→ GOAL OF THE EXERCISE
Print all of the data exactly.

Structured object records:
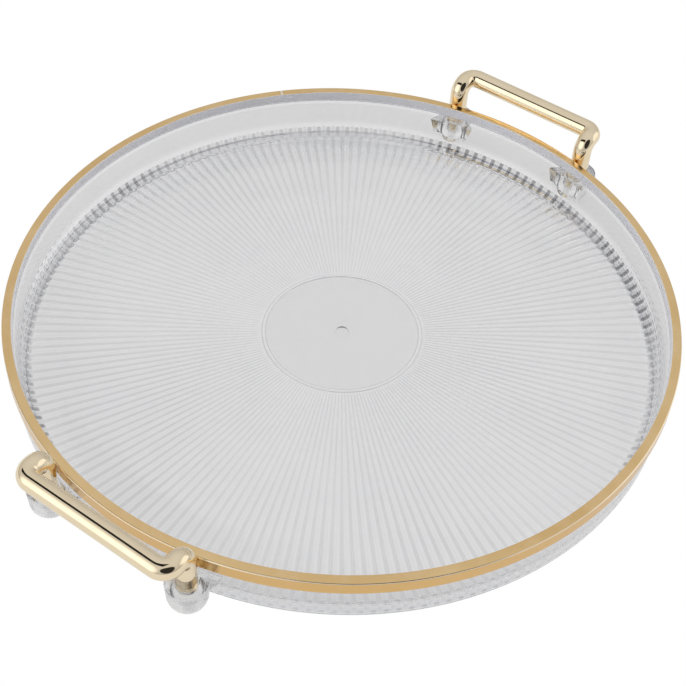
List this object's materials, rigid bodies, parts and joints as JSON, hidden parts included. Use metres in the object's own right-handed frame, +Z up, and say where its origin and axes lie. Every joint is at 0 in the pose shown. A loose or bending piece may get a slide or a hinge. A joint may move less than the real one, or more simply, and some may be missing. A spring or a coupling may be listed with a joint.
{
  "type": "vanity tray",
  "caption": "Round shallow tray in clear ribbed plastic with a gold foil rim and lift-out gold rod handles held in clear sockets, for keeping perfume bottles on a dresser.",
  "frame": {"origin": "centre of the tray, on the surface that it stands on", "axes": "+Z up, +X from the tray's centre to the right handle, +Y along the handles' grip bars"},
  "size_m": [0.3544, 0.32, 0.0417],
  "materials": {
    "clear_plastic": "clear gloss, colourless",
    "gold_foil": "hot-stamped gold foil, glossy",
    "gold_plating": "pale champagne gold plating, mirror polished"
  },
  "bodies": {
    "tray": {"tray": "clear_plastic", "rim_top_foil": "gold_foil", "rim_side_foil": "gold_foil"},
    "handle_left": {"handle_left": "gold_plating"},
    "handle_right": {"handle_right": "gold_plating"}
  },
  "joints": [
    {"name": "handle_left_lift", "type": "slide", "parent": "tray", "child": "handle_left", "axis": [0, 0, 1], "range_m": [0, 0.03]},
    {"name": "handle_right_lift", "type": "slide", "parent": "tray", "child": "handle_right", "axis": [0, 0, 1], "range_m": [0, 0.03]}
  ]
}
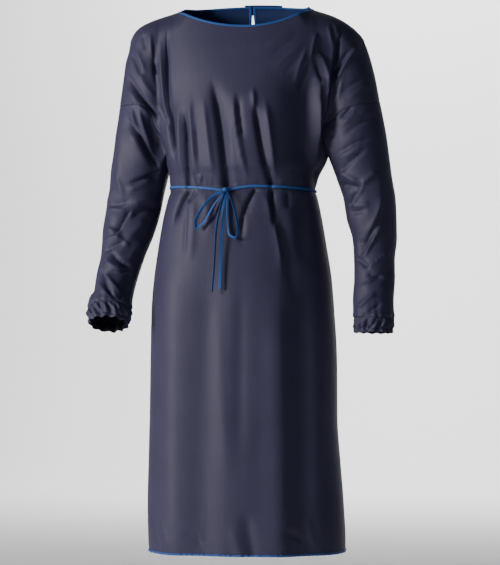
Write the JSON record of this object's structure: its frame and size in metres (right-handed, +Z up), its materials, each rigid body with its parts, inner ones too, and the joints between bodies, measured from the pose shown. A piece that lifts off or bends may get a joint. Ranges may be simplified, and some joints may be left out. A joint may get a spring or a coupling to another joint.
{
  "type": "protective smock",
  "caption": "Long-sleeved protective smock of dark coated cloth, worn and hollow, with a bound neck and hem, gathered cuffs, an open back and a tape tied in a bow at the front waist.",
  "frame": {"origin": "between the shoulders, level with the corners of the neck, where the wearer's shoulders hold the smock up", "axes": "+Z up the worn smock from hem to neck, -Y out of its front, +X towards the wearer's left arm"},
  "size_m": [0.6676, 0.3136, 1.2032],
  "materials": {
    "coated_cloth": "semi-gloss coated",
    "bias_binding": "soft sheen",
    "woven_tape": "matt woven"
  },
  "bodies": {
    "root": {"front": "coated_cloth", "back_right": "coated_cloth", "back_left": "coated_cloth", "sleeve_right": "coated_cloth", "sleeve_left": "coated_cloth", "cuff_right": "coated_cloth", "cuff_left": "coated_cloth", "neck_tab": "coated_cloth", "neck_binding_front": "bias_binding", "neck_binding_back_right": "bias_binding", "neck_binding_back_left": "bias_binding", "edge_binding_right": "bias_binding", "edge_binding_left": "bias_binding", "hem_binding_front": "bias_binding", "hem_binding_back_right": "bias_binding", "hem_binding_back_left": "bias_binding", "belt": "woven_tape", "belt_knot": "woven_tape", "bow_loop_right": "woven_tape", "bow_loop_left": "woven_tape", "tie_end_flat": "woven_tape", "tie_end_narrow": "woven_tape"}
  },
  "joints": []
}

→ ANSWER FOR THIS EXERCISE
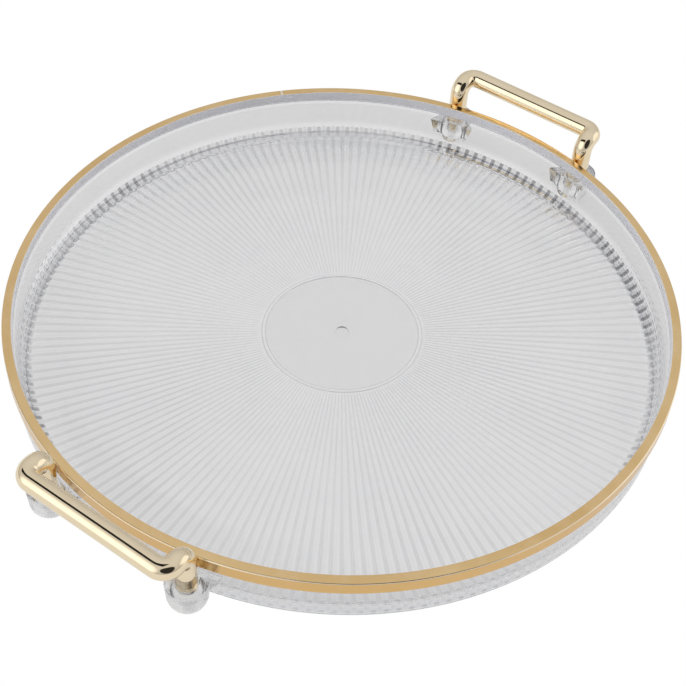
List this object's materials, rigid bodies, parts and joints as JSON, hidden parts included. Use metres in the object's own right-handed frame, +Z up, and say where its origin and axes lie. Every joint is at 0 in the pose shown. A loose or bending piece may get a slide or a hinge. A joint may move less than the real one, or more simply, and some may be missing. A spring or a coupling may be listed with a joint.
{
  "type": "vanity tray",
  "caption": "Round shallow tray in clear ribbed plastic with a gold foil rim and lift-out gold rod handles held in clear sockets, for keeping perfume bottles on a dresser.",
  "frame": {"origin": "centre of the tray, on the surface that it stands on", "axes": "+Z up, +X from the tray's centre to the right handle, +Y along the handles' grip bars"},
  "size_m": [0.3544, 0.32, 0.0417],
  "materials": {
    "clear_plastic": "clear gloss, colourless",
    "gold_foil": "hot-stamped gold foil, glossy",
    "gold_plating": "pale champagne gold plating, mirror polished"
  },
  "bodies": {
    "tray": {"tray": "clear_plastic", "rim_top_foil": "gold_foil", "rim_side_foil": "gold_foil"},
    "handle_left": {"handle_left": "gold_plating"},
    "handle_right": {"handle_right": "gold_plating"}
  },
  "joints": [
    {"name": "handle_left_lift", "type": "slide", "parent": "tray", "child": "handle_left", "axis": [0, 0, 1], "range_m": [0, 0.03]},
    {"name": "handle_right_lift", "type": "slide", "parent": "tray", "child": "handle_right", "axis": [0, 0, 1], "range_m": [0, 0.03]}
  ]
}
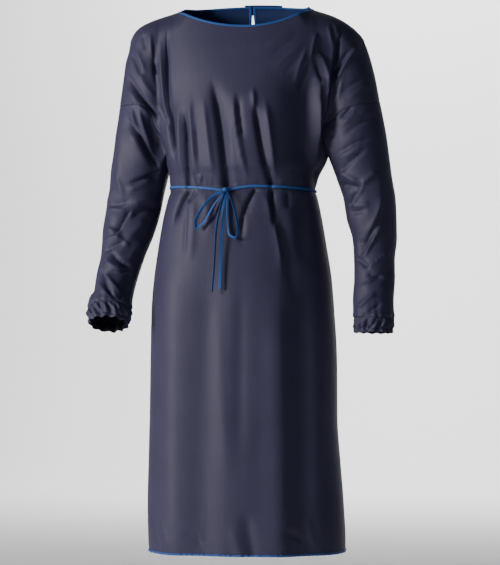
Write the JSON record of this object's structure: its frame and size in metres (right-handed, +Z up), its materials, each rigid body with its parts, inner ones too, and the joints between bodies, measured from the pose shown. A piece that lifts off or bends may get a joint. Ranges may be simplified, and some joints may be left out. A joint may get a spring or a coupling to another joint.
{
  "type": "protective smock",
  "caption": "Long-sleeved protective smock of dark coated cloth, worn and hollow, with a bound neck and hem, gathered cuffs, an open back and a tape tied in a bow at the front waist.",
  "frame": {"origin": "between the shoulders, level with the corners of the neck, where the wearer's shoulders hold the smock up", "axes": "+Z up the worn smock from hem to neck, -Y out of its front, +X towards the wearer's left arm"},
  "size_m": [0.6676, 0.3136, 1.2032],
  "materials": {
    "coated_cloth": "semi-gloss coated",
    "bias_binding": "soft sheen",
    "woven_tape": "matt woven"
  },
  "bodies": {
    "root": {"front": "coated_cloth", "back_right": "coated_cloth", "back_left": "coated_cloth", "sleeve_right": "coated_cloth", "sleeve_left": "coated_cloth", "cuff_right": "coated_cloth", "cuff_left": "coated_cloth", "neck_tab": "coated_cloth", "neck_binding_front": "bias_binding", "neck_binding_back_right": "bias_binding", "neck_binding_back_left": "bias_binding", "edge_binding_right": "bias_binding", "edge_binding_left": "bias_binding", "hem_binding_front": "bias_binding", "hem_binding_back_right": "bias_binding", "hem_binding_back_left": "bias_binding", "belt": "woven_tape", "belt_knot": "woven_tape", "bow_loop_right": "woven_tape", "bow_loop_left": "woven_tape", "tie_end_flat": "woven_tape", "tie_end_narrow": "woven_tape"}
  },
  "joints": []
}